Fueron paseos muy ilustrativos, y el mausoleo me impresionó con sus masas de mármol y de bronce, su pretensión de eternidad, diez metros de Guevara con boina y metralleta. Pero la revelación —burlona, chiquitita— vino poco después. Díaz-Canel me llevó a una reunión. Un año antes un huracán había asolado la provincia y, desde entonces, los responsables de las empresas y servicios provinciales se reunían con él tres veces por semana: desde allí la manejaban al detalle.

—Esta semana no hemos tenido ningún caso de hepatitis. La diarrea bajó de 308 a 259.

Informa uno y otro dice que se encontró carne salada en mal estado y otro que el agua sigue saliendo turbia y otros hablan del caso de un recién nacido que murió, de la disminución de los apagones, de recuperar los atrasos en el plan de helados, de lo bien que va la producción de ron, de la llegada de veinte baterías para micros escolares.

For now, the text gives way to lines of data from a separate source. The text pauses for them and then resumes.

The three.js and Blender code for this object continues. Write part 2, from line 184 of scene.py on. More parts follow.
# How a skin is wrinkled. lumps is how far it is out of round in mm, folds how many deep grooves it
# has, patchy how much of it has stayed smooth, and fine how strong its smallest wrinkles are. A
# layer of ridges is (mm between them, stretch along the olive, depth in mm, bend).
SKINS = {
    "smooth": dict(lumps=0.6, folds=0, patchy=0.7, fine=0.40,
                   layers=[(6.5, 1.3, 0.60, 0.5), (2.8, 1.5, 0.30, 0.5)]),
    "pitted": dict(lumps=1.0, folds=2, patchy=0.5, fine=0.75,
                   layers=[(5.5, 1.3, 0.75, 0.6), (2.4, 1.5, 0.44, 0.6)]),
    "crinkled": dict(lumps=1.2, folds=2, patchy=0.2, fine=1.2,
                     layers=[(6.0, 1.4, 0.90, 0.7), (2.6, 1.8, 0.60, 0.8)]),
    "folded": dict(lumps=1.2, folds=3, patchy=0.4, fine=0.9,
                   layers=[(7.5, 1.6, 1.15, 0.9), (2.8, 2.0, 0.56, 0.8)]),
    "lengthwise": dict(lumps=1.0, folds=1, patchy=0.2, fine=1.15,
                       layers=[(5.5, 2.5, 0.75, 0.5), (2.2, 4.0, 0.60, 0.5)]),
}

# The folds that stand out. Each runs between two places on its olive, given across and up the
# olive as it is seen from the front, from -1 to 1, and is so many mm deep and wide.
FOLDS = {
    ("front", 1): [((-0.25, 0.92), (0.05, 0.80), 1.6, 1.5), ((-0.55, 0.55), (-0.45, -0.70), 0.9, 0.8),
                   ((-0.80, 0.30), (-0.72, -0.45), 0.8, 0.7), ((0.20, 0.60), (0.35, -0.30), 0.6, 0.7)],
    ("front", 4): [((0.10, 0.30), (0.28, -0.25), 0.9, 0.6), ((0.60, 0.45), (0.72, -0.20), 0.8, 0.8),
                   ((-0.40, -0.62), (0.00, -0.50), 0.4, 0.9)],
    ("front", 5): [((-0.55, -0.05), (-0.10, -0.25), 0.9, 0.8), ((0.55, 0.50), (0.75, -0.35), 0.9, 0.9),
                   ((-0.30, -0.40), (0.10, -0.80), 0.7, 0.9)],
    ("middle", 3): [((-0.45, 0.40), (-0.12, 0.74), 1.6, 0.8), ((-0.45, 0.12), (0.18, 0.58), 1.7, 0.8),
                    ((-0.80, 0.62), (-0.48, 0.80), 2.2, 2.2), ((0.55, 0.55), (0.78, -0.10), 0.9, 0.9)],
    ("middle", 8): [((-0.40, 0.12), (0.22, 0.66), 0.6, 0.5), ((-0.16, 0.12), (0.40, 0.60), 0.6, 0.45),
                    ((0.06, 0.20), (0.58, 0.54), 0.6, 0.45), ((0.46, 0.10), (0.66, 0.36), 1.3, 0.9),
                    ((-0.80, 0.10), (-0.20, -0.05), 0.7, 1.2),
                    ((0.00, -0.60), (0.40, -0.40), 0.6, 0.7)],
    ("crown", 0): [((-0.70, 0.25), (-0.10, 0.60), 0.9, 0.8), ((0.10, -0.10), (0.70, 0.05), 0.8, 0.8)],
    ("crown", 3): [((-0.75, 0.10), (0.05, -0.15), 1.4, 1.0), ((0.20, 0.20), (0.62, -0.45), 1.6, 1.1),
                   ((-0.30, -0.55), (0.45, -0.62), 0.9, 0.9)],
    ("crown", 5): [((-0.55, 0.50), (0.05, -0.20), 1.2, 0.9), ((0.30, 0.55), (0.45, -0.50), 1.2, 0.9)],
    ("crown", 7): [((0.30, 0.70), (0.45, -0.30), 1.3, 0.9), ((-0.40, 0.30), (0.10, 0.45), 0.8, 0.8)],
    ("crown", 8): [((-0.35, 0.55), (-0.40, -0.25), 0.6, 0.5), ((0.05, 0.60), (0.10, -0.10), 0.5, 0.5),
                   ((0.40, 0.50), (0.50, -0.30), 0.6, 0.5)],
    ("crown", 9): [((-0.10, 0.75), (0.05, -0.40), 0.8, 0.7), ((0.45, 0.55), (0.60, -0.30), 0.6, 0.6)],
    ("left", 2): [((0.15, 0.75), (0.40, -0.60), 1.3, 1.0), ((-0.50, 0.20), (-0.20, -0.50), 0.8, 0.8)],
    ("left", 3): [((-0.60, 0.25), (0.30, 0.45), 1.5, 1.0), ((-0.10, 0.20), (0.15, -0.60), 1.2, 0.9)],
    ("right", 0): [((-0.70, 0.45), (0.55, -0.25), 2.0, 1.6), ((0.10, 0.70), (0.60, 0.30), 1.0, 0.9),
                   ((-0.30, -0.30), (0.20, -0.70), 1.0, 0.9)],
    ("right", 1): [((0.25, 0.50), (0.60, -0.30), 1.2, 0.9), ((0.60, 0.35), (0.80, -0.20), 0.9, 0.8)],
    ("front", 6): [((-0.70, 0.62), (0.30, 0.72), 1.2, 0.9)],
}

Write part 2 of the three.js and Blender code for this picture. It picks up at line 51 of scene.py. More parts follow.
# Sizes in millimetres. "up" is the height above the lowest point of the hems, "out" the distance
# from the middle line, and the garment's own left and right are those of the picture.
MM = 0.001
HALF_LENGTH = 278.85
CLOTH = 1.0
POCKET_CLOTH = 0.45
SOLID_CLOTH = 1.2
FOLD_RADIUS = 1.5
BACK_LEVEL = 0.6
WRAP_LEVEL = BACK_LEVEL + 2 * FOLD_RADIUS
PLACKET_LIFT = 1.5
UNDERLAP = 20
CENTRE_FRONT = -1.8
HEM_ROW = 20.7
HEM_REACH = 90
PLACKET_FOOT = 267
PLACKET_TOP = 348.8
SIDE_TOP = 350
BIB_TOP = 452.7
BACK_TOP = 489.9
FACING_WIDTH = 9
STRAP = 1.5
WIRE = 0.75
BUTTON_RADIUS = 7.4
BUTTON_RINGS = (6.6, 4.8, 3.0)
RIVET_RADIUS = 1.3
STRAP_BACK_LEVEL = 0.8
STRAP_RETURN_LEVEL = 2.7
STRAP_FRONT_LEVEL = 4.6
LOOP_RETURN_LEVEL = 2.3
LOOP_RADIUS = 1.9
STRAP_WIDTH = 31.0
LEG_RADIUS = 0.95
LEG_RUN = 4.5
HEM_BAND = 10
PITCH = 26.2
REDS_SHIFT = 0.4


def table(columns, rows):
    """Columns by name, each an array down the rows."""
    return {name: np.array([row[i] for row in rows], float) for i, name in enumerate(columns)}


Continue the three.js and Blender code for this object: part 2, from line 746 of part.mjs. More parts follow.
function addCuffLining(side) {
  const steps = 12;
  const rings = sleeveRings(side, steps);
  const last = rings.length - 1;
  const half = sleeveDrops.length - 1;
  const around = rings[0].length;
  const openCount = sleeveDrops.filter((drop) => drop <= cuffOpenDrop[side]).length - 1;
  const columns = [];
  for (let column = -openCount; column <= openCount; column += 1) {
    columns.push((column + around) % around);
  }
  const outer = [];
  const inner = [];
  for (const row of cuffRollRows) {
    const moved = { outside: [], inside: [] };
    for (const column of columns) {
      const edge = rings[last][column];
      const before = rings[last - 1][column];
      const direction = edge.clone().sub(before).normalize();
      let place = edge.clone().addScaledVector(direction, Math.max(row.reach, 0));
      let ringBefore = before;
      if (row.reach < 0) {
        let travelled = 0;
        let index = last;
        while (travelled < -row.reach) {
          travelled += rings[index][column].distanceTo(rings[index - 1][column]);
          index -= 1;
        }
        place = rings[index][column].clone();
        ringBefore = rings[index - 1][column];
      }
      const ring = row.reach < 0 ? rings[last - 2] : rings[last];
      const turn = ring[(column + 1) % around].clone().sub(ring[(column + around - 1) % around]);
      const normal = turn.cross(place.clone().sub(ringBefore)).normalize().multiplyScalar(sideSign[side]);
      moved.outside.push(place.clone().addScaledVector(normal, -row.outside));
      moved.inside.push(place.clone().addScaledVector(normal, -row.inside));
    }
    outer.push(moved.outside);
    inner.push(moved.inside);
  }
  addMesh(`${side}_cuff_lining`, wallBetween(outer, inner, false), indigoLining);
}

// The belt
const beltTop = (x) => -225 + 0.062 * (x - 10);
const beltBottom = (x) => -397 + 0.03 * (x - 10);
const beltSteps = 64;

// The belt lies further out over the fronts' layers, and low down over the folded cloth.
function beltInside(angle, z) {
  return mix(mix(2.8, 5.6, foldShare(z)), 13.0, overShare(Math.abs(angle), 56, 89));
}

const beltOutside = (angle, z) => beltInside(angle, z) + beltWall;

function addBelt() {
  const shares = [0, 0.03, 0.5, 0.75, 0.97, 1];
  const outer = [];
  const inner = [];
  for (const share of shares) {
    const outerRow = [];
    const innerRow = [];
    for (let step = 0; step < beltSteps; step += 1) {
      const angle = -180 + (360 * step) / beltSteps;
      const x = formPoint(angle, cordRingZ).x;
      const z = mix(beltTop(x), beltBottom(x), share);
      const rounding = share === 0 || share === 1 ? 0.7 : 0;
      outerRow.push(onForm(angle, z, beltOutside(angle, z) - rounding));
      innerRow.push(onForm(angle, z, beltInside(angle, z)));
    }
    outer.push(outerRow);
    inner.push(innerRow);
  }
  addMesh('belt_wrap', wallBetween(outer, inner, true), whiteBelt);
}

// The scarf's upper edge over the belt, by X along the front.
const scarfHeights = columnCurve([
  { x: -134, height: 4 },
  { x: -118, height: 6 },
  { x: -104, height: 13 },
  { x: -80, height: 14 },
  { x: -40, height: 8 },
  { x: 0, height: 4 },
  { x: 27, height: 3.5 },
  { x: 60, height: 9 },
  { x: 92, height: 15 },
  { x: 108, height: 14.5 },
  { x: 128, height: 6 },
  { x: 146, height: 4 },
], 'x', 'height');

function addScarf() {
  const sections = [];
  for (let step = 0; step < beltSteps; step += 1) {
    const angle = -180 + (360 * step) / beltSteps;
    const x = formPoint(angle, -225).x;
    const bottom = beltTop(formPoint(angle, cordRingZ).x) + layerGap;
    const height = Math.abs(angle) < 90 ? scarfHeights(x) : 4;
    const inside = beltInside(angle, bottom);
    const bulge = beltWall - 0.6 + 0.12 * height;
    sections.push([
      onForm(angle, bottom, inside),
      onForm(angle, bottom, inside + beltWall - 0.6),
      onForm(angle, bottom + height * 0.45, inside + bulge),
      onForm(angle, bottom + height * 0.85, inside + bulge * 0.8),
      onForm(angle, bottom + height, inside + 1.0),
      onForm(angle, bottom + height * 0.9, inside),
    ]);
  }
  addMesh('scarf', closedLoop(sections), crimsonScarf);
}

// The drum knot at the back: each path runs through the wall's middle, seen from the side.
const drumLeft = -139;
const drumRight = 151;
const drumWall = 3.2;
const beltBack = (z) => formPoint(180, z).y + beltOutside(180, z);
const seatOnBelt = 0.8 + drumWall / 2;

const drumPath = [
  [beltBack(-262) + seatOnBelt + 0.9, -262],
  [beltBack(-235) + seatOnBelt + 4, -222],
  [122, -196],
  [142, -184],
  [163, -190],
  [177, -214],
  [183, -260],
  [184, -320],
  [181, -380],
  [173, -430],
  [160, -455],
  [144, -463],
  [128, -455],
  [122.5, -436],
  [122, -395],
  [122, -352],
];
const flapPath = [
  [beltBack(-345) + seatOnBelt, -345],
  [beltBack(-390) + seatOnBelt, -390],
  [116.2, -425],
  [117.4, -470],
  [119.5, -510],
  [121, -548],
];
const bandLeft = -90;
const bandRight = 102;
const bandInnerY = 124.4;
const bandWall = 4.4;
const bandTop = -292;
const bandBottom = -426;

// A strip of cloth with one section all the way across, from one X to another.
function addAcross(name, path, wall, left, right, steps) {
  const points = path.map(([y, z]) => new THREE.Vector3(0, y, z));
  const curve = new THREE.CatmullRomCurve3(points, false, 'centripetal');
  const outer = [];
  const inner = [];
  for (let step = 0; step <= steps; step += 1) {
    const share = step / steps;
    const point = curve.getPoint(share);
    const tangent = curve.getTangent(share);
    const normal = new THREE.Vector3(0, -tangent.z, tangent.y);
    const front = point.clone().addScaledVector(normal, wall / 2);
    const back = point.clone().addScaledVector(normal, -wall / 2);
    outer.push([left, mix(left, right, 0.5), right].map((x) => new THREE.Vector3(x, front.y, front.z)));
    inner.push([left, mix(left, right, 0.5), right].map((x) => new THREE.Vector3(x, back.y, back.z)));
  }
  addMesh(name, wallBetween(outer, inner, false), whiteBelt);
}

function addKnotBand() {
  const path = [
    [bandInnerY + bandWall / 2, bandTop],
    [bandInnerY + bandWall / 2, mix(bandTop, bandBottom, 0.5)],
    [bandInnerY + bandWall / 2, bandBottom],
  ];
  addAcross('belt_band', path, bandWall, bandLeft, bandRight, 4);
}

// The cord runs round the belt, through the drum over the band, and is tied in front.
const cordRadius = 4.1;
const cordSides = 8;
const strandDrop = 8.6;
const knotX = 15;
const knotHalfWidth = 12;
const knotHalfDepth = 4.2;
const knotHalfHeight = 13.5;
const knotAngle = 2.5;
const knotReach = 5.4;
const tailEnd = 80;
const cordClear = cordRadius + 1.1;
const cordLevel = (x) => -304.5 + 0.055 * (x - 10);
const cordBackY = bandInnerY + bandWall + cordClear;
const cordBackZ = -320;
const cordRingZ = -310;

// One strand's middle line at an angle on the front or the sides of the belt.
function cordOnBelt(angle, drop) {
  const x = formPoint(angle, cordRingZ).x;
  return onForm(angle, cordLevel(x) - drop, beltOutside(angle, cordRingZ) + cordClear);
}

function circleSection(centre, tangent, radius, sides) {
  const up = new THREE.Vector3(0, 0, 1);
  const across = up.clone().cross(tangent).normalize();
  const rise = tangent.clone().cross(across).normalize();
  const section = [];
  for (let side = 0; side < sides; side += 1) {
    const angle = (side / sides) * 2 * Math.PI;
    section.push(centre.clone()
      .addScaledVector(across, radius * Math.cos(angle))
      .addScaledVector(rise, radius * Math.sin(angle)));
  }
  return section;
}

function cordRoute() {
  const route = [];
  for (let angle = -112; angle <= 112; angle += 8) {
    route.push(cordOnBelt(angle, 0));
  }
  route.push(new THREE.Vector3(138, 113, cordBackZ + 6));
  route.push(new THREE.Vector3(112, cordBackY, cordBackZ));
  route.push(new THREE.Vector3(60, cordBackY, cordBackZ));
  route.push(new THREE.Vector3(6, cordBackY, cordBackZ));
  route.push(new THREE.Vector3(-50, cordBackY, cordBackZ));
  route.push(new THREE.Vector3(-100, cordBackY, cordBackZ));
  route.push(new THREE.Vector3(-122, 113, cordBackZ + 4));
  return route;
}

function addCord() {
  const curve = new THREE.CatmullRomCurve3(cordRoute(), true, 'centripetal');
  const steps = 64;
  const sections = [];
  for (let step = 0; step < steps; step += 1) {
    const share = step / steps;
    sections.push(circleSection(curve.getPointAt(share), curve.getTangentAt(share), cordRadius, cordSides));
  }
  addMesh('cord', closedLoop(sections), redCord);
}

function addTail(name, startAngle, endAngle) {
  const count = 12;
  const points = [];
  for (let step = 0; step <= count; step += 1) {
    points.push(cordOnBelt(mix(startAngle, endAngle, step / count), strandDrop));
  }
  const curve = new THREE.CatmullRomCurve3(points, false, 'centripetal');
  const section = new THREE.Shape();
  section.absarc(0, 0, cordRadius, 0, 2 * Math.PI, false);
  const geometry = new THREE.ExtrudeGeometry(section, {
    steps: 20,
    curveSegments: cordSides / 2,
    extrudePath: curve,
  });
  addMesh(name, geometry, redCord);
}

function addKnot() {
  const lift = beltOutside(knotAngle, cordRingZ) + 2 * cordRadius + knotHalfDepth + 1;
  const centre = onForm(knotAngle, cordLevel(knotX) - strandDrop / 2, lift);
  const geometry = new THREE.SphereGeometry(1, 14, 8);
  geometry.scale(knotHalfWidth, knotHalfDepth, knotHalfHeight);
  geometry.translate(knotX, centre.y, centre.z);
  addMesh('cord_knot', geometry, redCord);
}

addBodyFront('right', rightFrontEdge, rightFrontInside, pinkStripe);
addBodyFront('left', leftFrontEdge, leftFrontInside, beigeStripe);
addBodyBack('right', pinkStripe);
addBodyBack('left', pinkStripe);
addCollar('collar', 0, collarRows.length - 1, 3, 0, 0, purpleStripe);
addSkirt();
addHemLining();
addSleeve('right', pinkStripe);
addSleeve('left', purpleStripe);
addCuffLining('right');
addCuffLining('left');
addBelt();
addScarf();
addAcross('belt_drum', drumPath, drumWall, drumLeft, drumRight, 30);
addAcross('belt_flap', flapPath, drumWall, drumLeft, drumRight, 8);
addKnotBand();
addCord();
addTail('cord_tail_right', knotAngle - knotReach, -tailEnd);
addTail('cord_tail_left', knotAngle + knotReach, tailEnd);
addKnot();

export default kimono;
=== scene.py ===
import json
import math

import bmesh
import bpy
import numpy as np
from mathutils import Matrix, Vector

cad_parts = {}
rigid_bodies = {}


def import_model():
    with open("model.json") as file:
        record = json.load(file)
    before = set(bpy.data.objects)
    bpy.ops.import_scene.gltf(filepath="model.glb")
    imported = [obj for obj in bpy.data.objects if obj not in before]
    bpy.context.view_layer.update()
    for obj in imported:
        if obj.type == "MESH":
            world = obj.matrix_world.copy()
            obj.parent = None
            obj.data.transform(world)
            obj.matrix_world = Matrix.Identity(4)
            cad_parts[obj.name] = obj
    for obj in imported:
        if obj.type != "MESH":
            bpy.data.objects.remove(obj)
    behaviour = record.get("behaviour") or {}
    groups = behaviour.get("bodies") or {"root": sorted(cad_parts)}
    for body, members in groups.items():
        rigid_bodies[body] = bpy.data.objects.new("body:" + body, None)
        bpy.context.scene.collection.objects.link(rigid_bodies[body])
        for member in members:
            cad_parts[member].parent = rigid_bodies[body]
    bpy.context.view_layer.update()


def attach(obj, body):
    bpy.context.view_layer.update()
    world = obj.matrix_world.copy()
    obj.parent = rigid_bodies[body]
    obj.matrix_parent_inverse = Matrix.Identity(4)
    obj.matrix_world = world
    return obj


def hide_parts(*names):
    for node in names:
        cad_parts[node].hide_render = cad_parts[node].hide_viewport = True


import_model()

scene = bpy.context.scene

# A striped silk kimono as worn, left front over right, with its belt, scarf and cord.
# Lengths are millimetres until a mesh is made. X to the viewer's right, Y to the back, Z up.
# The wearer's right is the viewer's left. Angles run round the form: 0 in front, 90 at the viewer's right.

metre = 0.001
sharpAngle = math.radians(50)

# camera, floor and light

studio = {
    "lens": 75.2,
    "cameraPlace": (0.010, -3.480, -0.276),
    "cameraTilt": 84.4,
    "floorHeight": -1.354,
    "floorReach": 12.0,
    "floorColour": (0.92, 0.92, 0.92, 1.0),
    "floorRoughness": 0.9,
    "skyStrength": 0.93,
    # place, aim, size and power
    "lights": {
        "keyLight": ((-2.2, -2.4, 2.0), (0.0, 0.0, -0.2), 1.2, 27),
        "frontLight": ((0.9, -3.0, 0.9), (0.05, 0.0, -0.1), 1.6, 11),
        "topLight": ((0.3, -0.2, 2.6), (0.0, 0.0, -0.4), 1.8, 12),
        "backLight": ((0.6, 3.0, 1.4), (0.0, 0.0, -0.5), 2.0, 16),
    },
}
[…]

—Nosotros en la funeraria estamos dentro de las cifras. Tenemos siete cajones, que nos pueden alcanzar para diez días más.

Díaz-Canel opina, cita cantidades, da órdenes menores:

—Bueno, hay que aumentar la producción de repostería. Atención, que con las vacaciones va a subir la demanda.

Después discuten cómo van a hacer para darles algo de comer a los chicos que tienen viajes largos en los micros escolares: es un lío pero están dispuestos a solucionarlo, no puede ser que esos muchachos pasen hambre.

Entonces creí que había entendido: allí, en esa reunión de funcionarios provinciales y datos burocráticos estaba la explicación de todo. Lo que arruinó las experiencias comunistas fue, sabemos, la ineficacia, la paranoia, la concentración de poder, la “dictadura del proletariado”. Pero fue, sobre todo, esa ambición magnífica, imposible: la de ser todo para todos, hacerse cargo de cada detalle, proclamar que el Estado debe garantizar el bienestar de cada ciudadano. El capitalismo siempre fue más astuto: consiguió hacernos creer que ese bienestar era la responsabilidad de cada uno, que si a alguien no le va bien en la vida es culpa suya: que el Estado debe ofrecerle ciertas bases y después cada cual que se arregle. No podría haber dos sistemas más opuestos: uno te deja librado a tu suerte so pretexto de la libertad y consigue perpetuarse; el otro te promete todo en nombre de la igualdad y falla porque todo no se puede.

—En el capitalismo, si alguien no tiene un ataúd la culpa es suya, por no poder comprarlo. Aquí, en cambio, la culpa es de Fidel. Eso es muy difícil de sostener, ¿no?

—Sí, claro. Pero tú no sabes la satisfacción que te da cuando ves que va saliendo bien, que la gente va viviendo mejor. Eso no se paga con nada, chico, con nada.

Pasó hace más de veinte años. Después el joven pelilargo se tornó un funcionario atildado, siempre obediente, siempre dispuesto, que se fue volviendo el heredero de la diarquía de los Castro. Ya entonces mostraba su ambición; ya aquella tarde me contó cómo, un año antes, se había ganado el favor del primogénito organizándole de la noche a la mañana un “gran acto de masas”. Después siguió subiendo: fue ministro de Educación Superior, vicepresidente del Consejo de Estado, esas cosas. Ahora es el primer mandatario en más de medio siglo que usa otro apellido.

Pero se diría que las diferencias con sus excomandantes no van mucho más lejos. Leo, en estos días, artículos de amigos cubanos que lo miran llegar sin sombra de esperanza; ellos, por supuesto, lo conocen y dicen que va a seguir por el mismo camino de estos años: que nadie podría llegar tan alto en el escalafón de su aparato sin dar fidelidad garantizada. Así que es, suponen, muy improbable que el sistema cambie.

Y entonces yo no puedo dejar de recordar esa otra noche —Moscú, mayo de 1991— en que Vodimir Natorf, el exsecretario de organización del partido Comunista polaco, bebía vodka con limón, me hablaba del fracaso de los comunistas y me decía que habían cometido muchos errores, pero ninguno tan decisivo como “actuar como si el hombre fuera intrínsecamente bueno, como si existiera un hombre ideal, perfecto, utópico”.

No lo es, por supuesto. Pero tampoco sirve actuar como si fuera tonto, como si hubiera que hacer todo en su lugar, pensar y actuar por él. No le gusta, se rebela un poco. Y, si no encuentra otras vías, puede incluso creer cosas tan raras como que la rebeldía, la libertad, el camino a la felicidad pasan por Miami. Esa es, ahora, la herencia triste de la “Revolución cubana”.